Parts and joints as JSON
**********

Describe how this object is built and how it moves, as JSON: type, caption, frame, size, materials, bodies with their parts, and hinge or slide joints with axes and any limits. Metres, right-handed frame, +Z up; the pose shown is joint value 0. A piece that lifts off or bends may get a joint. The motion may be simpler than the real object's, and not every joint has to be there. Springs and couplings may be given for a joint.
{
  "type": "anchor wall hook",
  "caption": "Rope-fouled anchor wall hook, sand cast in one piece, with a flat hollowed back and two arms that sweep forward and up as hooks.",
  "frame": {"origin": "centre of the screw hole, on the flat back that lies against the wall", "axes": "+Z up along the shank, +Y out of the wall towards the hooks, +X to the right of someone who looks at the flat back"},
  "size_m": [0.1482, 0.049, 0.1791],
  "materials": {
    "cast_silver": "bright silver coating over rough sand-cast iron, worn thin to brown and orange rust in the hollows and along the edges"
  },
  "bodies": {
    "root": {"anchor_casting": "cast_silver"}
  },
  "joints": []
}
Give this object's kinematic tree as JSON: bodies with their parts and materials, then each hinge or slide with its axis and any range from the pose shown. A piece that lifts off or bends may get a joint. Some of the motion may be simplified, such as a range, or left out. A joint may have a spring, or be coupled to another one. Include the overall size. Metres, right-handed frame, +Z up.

**********

REQUIRED TASK. Make an exact copy of all the data.

RESULT FOR THIS TASK.
Describe how this object is built and how it moves, as JSON: type, caption, frame, size, materials, bodies with their parts, and hinge or slide joints with axes and any limits. Metres, right-handed frame, +Z up; the pose shown is joint value 0. A piece that lifts off or bends may get a joint. The motion may be simpler than the real object's, and not every joint has to be there. Springs and couplings may be given for a joint.
{
  "type": "anchor wall hook",
  "caption": "Rope-fouled anchor wall hook, sand cast in one piece, with a flat hollowed back and two arms that sweep forward and up as hooks.",
  "frame": {"origin": "centre of the screw hole, on the flat back that lies against the wall", "axes": "+Z up along the shank, +Y out of the wall towards the hooks, +X to the right of someone who looks at the flat back"},
  "size_m": [0.1482, 0.049, 0.1791],
  "materials": {
    "cast_silver": "bright silver coating over rough sand-cast iron, worn thin to brown and orange rust in the hollows and along the edges"
  },
  "bodies": {
    "root": {"anchor_casting": "cast_silver"}
  },
  "joints": []
}
Give this object's kinematic tree as JSON: bodies with their parts and materials, then each hinge or slide with its axis and any range from the pose shown. A piece that lifts off or bends may get a joint. Some of the motion may be simplified, such as a range, or left out. A joint may have a spring, or be coupled to another one. Include the overall size. Metres, right-handed frame, +Z up.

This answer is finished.